Scott has curated many significant exhibitions, and was an agent for dOCUMENTA (13) (2012), Kassel. She was the Canadian coordinator for the Seventh International Istanbul Biennial (2001), and also worked on the inaugural SITE Santa Fe Biennial (1995). She organized the curatorial symposium Are Curators Unprofessional? (2010) at The Banff Centre, and edited the resulting publication Raising Frankenstein: Curatorial Education and Its Discontents (2010). Scott has written extensively on contemporary art for catalogues and journals including Parachute, Parkett, Mousse, and Canadian Art. She has written texts for multiple monographic publications; and contributed to numerous books on curatorial studies, including the publication Creamier: Contemporary Art in Culture (2010).
Urs Stahel is a freelance writer, curator, lecturer, and consultant. Among his current roles are curator at Manifattura di Arti, Sperimentazione e Tecnologia (MAST), Bologna, Italy; consultant for the MAST collection of industrial photography; adviser to the Vontobel Art Collection and Foto Colectania, Barcelona, Spain. He was the Co-Founder of Fotomuseum Winterthur, Switzerland, where he worked as director and curator between 1993 and 2013. He lives in Zurich.
Scott McFarland lives and works in Toronto, Canada. His works are included in public collections such as the MoMA, J. Paul Getty Museum, National Gallery of Canada, SFMoMA, Walker Art Center, and Victoria & Albert Museum. In 2014 the Art Gallery of Ontario exhibited McFarland’s solo exhibition Snow, Shacks, Streets, Shrubs. More recently his series Lens Cleaning was included in David Campany’s touring exhibition A Handful of Dust (2019–21).

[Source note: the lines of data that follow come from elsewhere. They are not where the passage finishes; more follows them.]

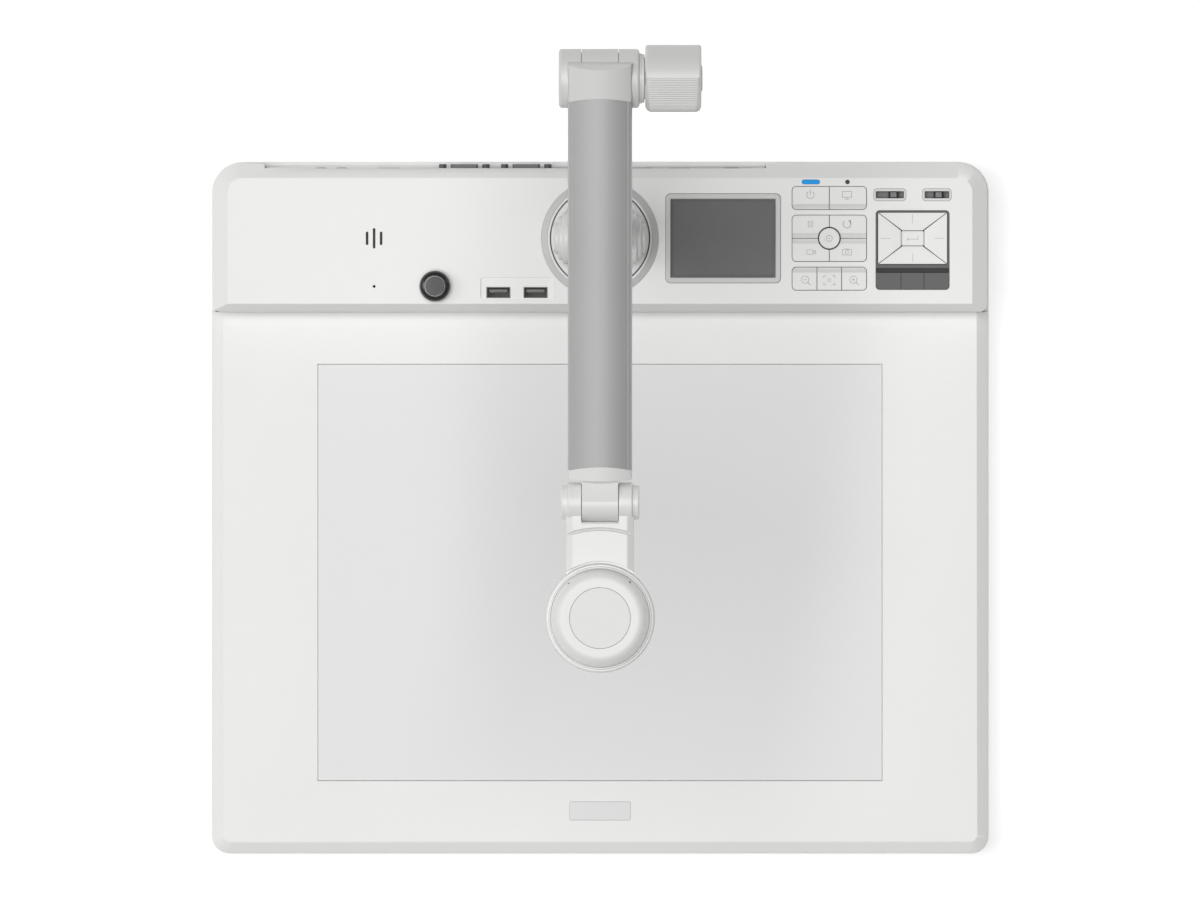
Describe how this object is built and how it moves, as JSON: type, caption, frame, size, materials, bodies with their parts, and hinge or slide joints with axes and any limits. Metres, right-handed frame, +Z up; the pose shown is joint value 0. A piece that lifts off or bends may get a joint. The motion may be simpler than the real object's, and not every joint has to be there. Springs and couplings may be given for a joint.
{
  "type": "document camera",
  "caption": "Desktop document camera with a flat back-lit stage, a raised control deck with keys and a small screen, and a jointed arm carrying a camera head.",
  "frame": {"origin": "on the table surface under the feet, at the middle of the plan of the whole object, arm included", "axes": "+X to the operator's right, +Y to the rear, +Z up; the operator sits at -Y"},
  "size_m": [0.45, 0.4638, 0.444],
  "materials": {
    "white_case": "fine textured off-white moulded plastic",
    "stage_white": "translucent white diffuser sheet, fine matt grain",
    "arm_plastic": "smooth off-white moulded plastic",
    "arm_tube": "silver-grey satin anodised aluminium",
    "key_white": "satin white keys with pale grey printed signs",
    "bezel_grey": "light grey chamfered frame",
    "screen_grey": "flat grey display behind a clear window",
    "dark_frame": "dark grey matt frame and keys",
    "led_blue": "blue light pipe",
    "rubber_black": "black rubber",
    "socket_metal": "plated steel socket shells",
    "socket_black": "black socket bodies",
    "board_green": "green circuit board",
    "ring_grey": "pale grey ring",
    "steel": "plain steel",
    "lens_dark": "coated front lens",
    "lamp_white": "white lamp diffuser ring"
  },
  "bodies": {
    "base": {"base_tray": "white_case", "stage_cover": "white_case", "stage_panel": "stage_white", "backlight_panel": "lamp_white", "deck_cover": "white_case", "name_plate": "stage_white", "rubber_feet": "rubber_black", "case_screws": "steel", "circuit_boards": "board_green", "screen_bezel": "bezel_grey", "screen": "screen_grey", "navigation_frame": "dark_frame", "slide_bezels": "bezel_grey", "indicator_lenses": "led_blue", "speaker": "socket_black", "arm_rest": "rubber_black", "usb_sockets": "socket_metal", "video_sockets": "socket_metal", "rear_sockets": "socket_black", "card_slot": "socket_black", "turret_ring": "ring_grey", "turret_bearing": "steel"},
    "turret": {"turret": "arm_plastic", "turret_nut": "steel", "shoulder_pin": "arm_plastic"},
    "lower_arm": {"lower_arm_foot": "arm_plastic", "lower_arm_tube": "arm_tube", "elbow_yoke": "arm_plastic"},
    "clamp": {"clamp_knob": "arm_plastic", "clamp_bolt": "steel"},
    "forearm": {"forearm_rear_cap": "arm_plastic", "forearm_tube": "arm_tube", "forearm_front_cap": "arm_plastic"},
    "neck": {"neck": "arm_plastic", "wrist_pin": "arm_plastic"},
    "head": {"head_shell": "arm_plastic", "head_disc": "stage_white", "lens_barrel": "dark_frame", "lens_glass": "lens_dark", "lamp_ring": "lamp_white"},
    "left_slider": {"left_slider": "dark_frame"},
    "right_slider": {"right_slider": "dark_frame"},
    "power_key": {"power_key": "key_white"},
    "source_key": {"source_key": "key_white"},
    "pause_key": {"pause_key": "key_white"},
    "rotate_key": {"rotate_key": "key_white"},
    "record_key": {"record_key": "key_white"},
    "capture_key": {"capture_key": "key_white"},
    "menu_key": {"menu_key": "key_white"},
    "zoom_out_key": {"zoom_out_key": "key_white"},
    "focus_key": {"focus_key": "key_white"},
    "zoom_in_key": {"zoom_in_key": "key_white"},
    "up_key": {"up_key": "key_white"},
    "down_key": {"down_key": "key_white"},
    "left_key": {"left_key": "key_white"},
    "right_key": {"right_key": "key_white"},
    "enter_key": {"enter_key": "key_white"},
    "left_soft_key": {"left_soft_key": "dark_frame"},
    "middle_soft_key": {"middle_soft_key": "dark_frame"},
    "right_soft_key": {"right_soft_key": "dark_frame"}
  },
  "joints": [
    {"name": "turret_pan", "type": "hinge", "parent": "base", "child": "turret", "pos_m": [0, 0.12418, 0.075], "axis": [0, 0, 1], "range_deg": [-90, 90]},
    {"name": "shoulder_tilt", "type": "hinge", "parent": "turret", "child": "lower_arm", "pos_m": [0, 0.12418, 0.075], "axis": [1, 0, 0], "range_deg": [-25, 45]},
    {"name": "elbow_tilt", "type": "hinge", "parent": "lower_arm", "child": "forearm", "pos_m": [0, 0.21282, 0.41772], "axis": [-1, 0, 0], "range_deg": [-25, 110]},
    {"name": "clamp_knob_turn", "type": "hinge", "parent": "lower_arm", "child": "clamp", "pos_m": [0, 0.21282, 0.41772], "axis": [1, 0, 0], "range_deg": [-90, 90]},
    {"name": "wrist_tilt", "type": "hinge", "parent": "forearm", "child": "neck", "pos_m": [0, -0.02805, 0.36694], "axis": [-1, 0, 0], "range_deg": [-30, 75]},
    {"name": "head_turn", "type": "hinge", "parent": "neck", "child": "head", "pos_m": [0, -0.09385, 0.36694], "axis": [0, 0, 1], "range_deg": [-90, 90]},
    {"name": "power_press", "type": "slide", "parent": "base", "child": "power_key", "axis": [0, 0, -1], "range_m": [0, 0.0008], "stiffness_N_per_m": 1500},
    {"name": "source_press", "type": "slide", "parent": "base", "child": "source_key", "axis": [0, 0, -1], "range_m": [0, 0.0008], "stiffness_N_per_m": 1500},
    {"name": "pause_press", "type": "slide", "parent": "base", "child": "pause_key", "axis": [0, 0, -1], "range_m": [0, 0.0008], "stiffness_N_per_m": 1500},
    {"name": "rotate_press", "type": "slide", "parent": "base", "child": "rotate_key", "axis": [0, 0, -1], "range_m": [0, 0.0008], "stiffness_N_per_m": 1500},
    {"name": "record_press", "type": "slide", "parent": "base", "child": "record_key", "axis": [0, 0, -1], "range_m": [0, 0.0008], "stiffness_N_per_m": 1500},
    {"name": "capture_press", "type": "slide", "parent": "base", "child": "capture_key", "axis": [0, 0, -1], "range_m": [0, 0.0008], "stiffness_N_per_m": 1500},
    {"name": "menu_press", "type": "slide", "parent": "base", "child": "menu_key", "axis": [0, 0, -1], "range_m": [0, 0.0008], "stiffness_N_per_m": 1500},
    {"name": "zoom_out_press", "type": "slide", "parent": "base", "child": "zoom_out_key", "axis": [0, 0, -1], "range_m": [0, 0.0008], "stiffness_N_per_m": 1500},
    {"name": "focus_press", "type": "slide", "parent": "base", "child": "focus_key", "axis": [0, 0, -1], "range_m": [0, 0.0008], "stiffness_N_per_m": 1500},
    {"name": "zoom_in_press", "type": "slide", "parent": "base", "child": "zoom_in_key", "axis": [0, 0, -1], "range_m": [0, 0.0008], "stiffness_N_per_m": 1500},
    {"name": "up_press", "type": "slide", "parent": "base", "child": "up_key", "axis": [0, 0, -1], "range_m": [0, 0.0008], "stiffness_N_per_m": 1500},
    {"name": "down_press", "type": "slide", "parent": "base", "child": "down_key", "axis": [0, 0, -1], "range_m": [0, 0.0008], "stiffness_N_per_m": 1500},
    {"name": "left_press", "type": "slide", "parent": "base", "child": "left_key", "axis": [0, 0, -1], "range_m": [0, 0.0008], "stiffness_N_per_m": 1500},
    {"name": "right_press", "type": "slide", "parent": "base", "child": "right_key", "axis": [0, 0, -1], "range_m": [0, 0.0008], "stiffness_N_per_m": 1500},
    {"name": "enter_press", "type": "slide", "parent": "base", "child": "enter_key", "axis": [0, 0, -1], "range_m": [0, 0.0008], "stiffness_N_per_m": 1500},
    {"name": "left_soft_press", "type": "slide", "parent": "base", "child": "left_soft_key", "axis": [0, 0, -1], "range_m": [0, 0.0008], "stiffness_N_per_m": 1500},
    {"name": "middle_soft_press", "type": "slide", "parent": "base", "child": "middle_soft_key", "axis": [0, 0, -1], "range_m": [0, 0.0008], "stiffness_N_per_m": 1500},
    {"name": "right_soft_press", "type": "slide", "parent": "base", "child": "right_soft_key", "axis": [0, 0, -1], "range_m": [0, 0.0008], "stiffness_N_per_m": 1500},
    {"name": "left_switch_slide", "type": "slide", "parent": "base", "child": "left_slider", "axis": [1, 0, 0], "range_m": [-0.007, 0.0029]},
    {"name": "right_switch_slide", "type": "slide", "parent": "base", "child": "right_slider", "axis": [1, 0, 0], "range_m": [-0.0048, 0.003]}
  ]
}
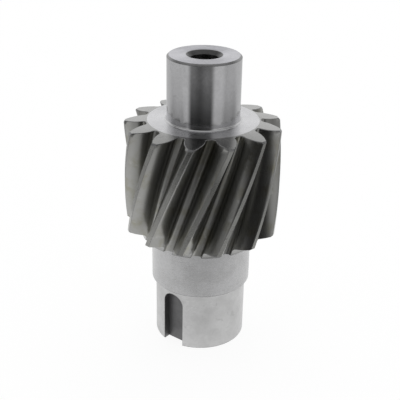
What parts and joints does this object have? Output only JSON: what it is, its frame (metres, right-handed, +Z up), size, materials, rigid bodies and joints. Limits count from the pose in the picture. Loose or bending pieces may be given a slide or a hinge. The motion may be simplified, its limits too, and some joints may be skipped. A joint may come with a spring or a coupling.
{
  "type": "helical pinion shaft",
  "caption": "One-piece steel pinion shaft: helical teeth between a plain bearing journal with a blind end hole and a stepped hub with a keyed shaft end.",
  "frame": {"origin": "centre of the keyed shaft's flat end, which the part stands on", "axes": "+Z up the shaft's axis towards the journal's end; -Y is the front, where a tooth space is centred 146 mm above the origin and the keyway lies 37 degrees to its left"},
  "size_m": [0.1056, 0.1056, 0.2047],
  "materials": {
    "machined_steel": "turned and ground, satin, with a thin oil film on the teeth"
  },
  "bodies": {
    "root": {"helical_pinion": "machined_steel"}
  },
  "joints": []
}
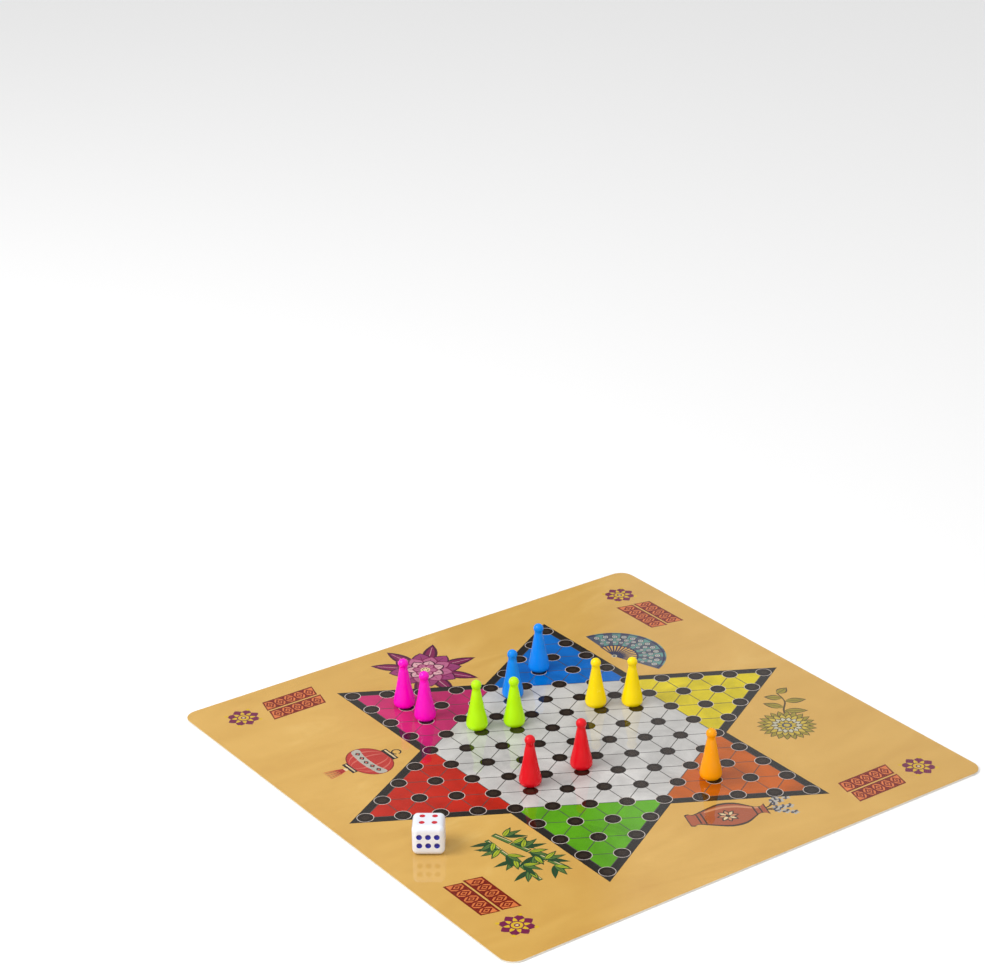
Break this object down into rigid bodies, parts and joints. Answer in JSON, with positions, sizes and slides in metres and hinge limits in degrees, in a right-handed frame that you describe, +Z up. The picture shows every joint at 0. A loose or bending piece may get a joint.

Scott McFarland's profile page
James Welling is an American photographer known for his color-filtered and digitally manipulated photographs. Throughout his practice, Welling often focuses on locations that were personally or historically meaningful, particularly landscapes and architecture such as Phillip Johnson’s seminal Glass House. He explores both ambiguity and skepticism while maintaining a deeply formal process that connects the legacy of Conceptual Art to the technical practice of photography. Born in 1951 in Hartford, CT, Welling went on to study at the California Institute of the Arts under notable professors such as John Baldessari. Welling’s work is represented in the permanent collections of the Solomon R. Guggenheim Museum in New York, the Walker Art Center in Minneapolis, and the Centre Georges Pompidou in Paris, among others. He resides in New York City.